The full commercial induction cooker manufacturing process is here for you to reference. Use it as a yardstick, not a brochure. If you’re comparing factories right now, bring your engineers and walk the line in person. Seeing beats guessing.

Ready to take supplier screening further? Read next: How to Choose a Reliable Commercial Induction Cooker Manufacturer — three verifiable criteria that help you cut “looks professional, can’t deliver” factories in round one.

Common Questions People Ask

Q: Do different power levels mean a fundamentally different production process?

Same seven stages. Different parameters. A 3.5kW model uses Litz wire with fewer strands and about 20 turns. A 15kW+ model needs thicker wire bundles, more turns, and an upgraded cooling structure — dual fans or even liquid-assisted cooling.

IGBT current ratings, heat sink area, and thermal grease thickness all scale with power. On the production line, each model has its own parameter set. There’s no “one config fits all.”

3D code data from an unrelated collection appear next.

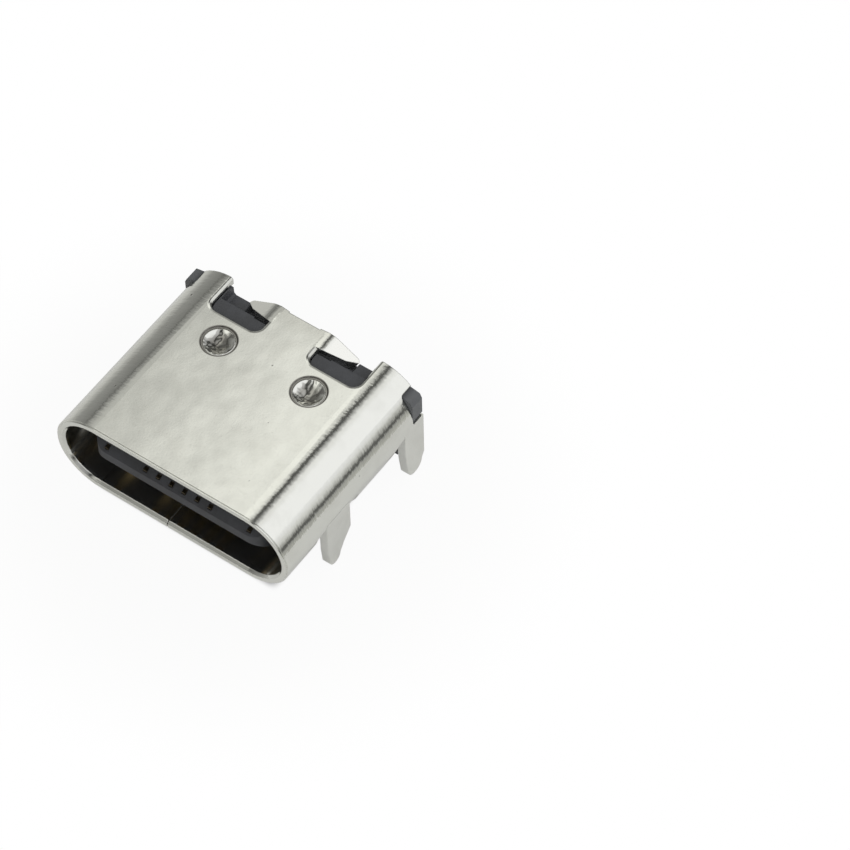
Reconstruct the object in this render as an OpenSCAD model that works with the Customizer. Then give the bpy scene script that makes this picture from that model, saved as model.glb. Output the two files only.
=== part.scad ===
// Sixteen-contact socket for a reversible cable plug: a folded steel shell with four
// through-board legs around a moulded block whose tongue carries two rows of contacts.
// The seating plane of the circuit board is z = 0, the mouth faces -Y and its rim is at
// y = 0, and x = 0 is the middle of the mouth.

/* [Shell] */
// Outside width of the shell, across the two full-round sides
shell_w = 8.94; // [8.6:0.01:9.6]
// Outside height of the shell
shell_h = 3.16; // [3.0:0.01:3.5]
// Thickness of the sheet steel
sheet_t = 0.30; // [0.22:0.01:0.34]
// Length of the shell along its top, from the rim to the rear corners
shell_len = 7.20; // [7.0:0.05:7.6]
// How far the underside ends short of the rear edge
belly_gap = 1.70; // [1.5:0.05:1.9]
// Gap between the board and the underside of the shell
stand_off = 0.10; // [0.05:0.01:0.2]
// Chamfer round the inner edge of the rim
rim_lead = 0.09; // [0.04:0.01:0.12]
// Rounding of the outer edge of the rim, as a chamfer
rim_edge = 0.05; // [0.02:0.01:0.08]

/* [Rear notches] */
// Width of the tongue of sheet left between the two notches
tab_w = 1.90; // [1.6:0.05:2.1]
// Width of each notch
notch_w = 1.92; // [1.8:0.02:2.0]
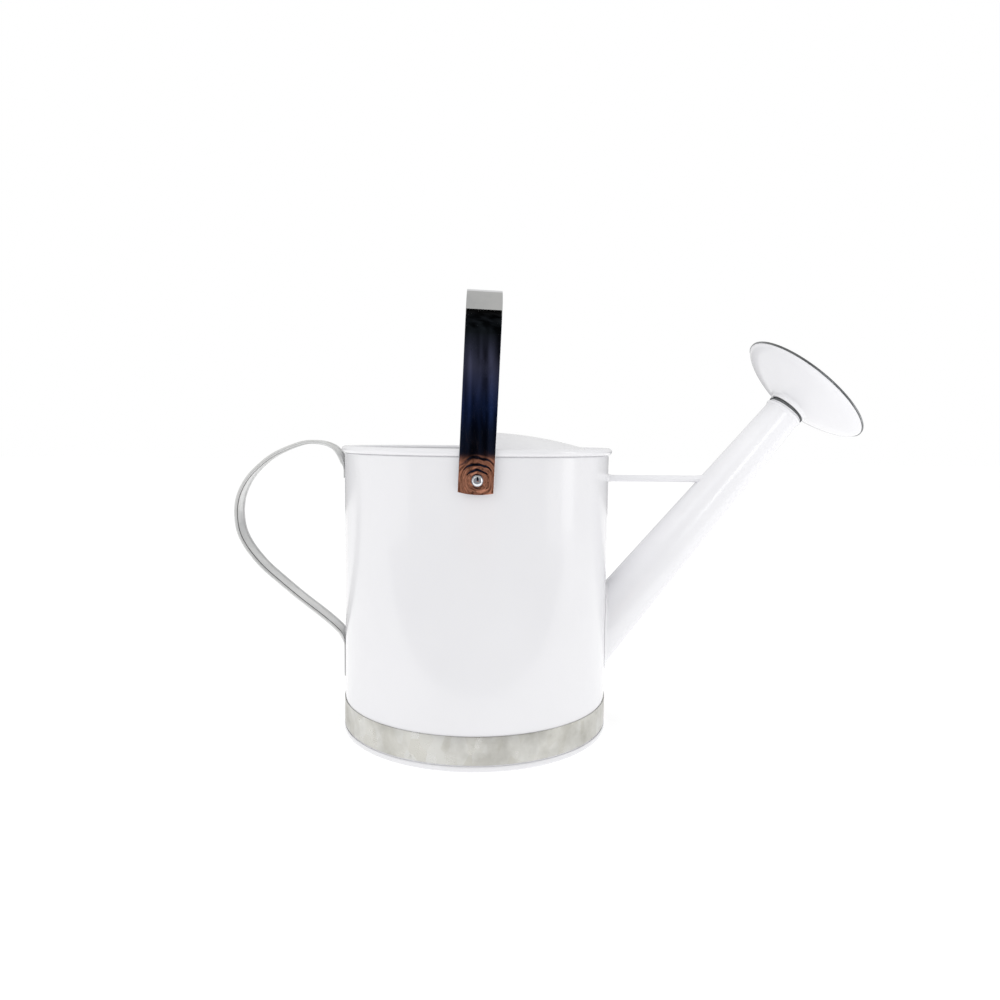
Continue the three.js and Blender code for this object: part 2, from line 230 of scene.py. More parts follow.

Q: If I do OEM (private label), does the production process get simplified?

No. OEM orders run on the same line, same inspection standards as in-house branded units. Nobody skips a test just because a different logo goes on the front. The only differences are cosmetic — panel printing, labels, packaging design — all customized per client.

Coil winding specs, SMT parameters, IGBT assembly torque, burn-in duration — all identical. During any induction cooker factory audit, you’ll see OEM and proprietary-brand products on the same burn-in racks, side by side. No separate treatment.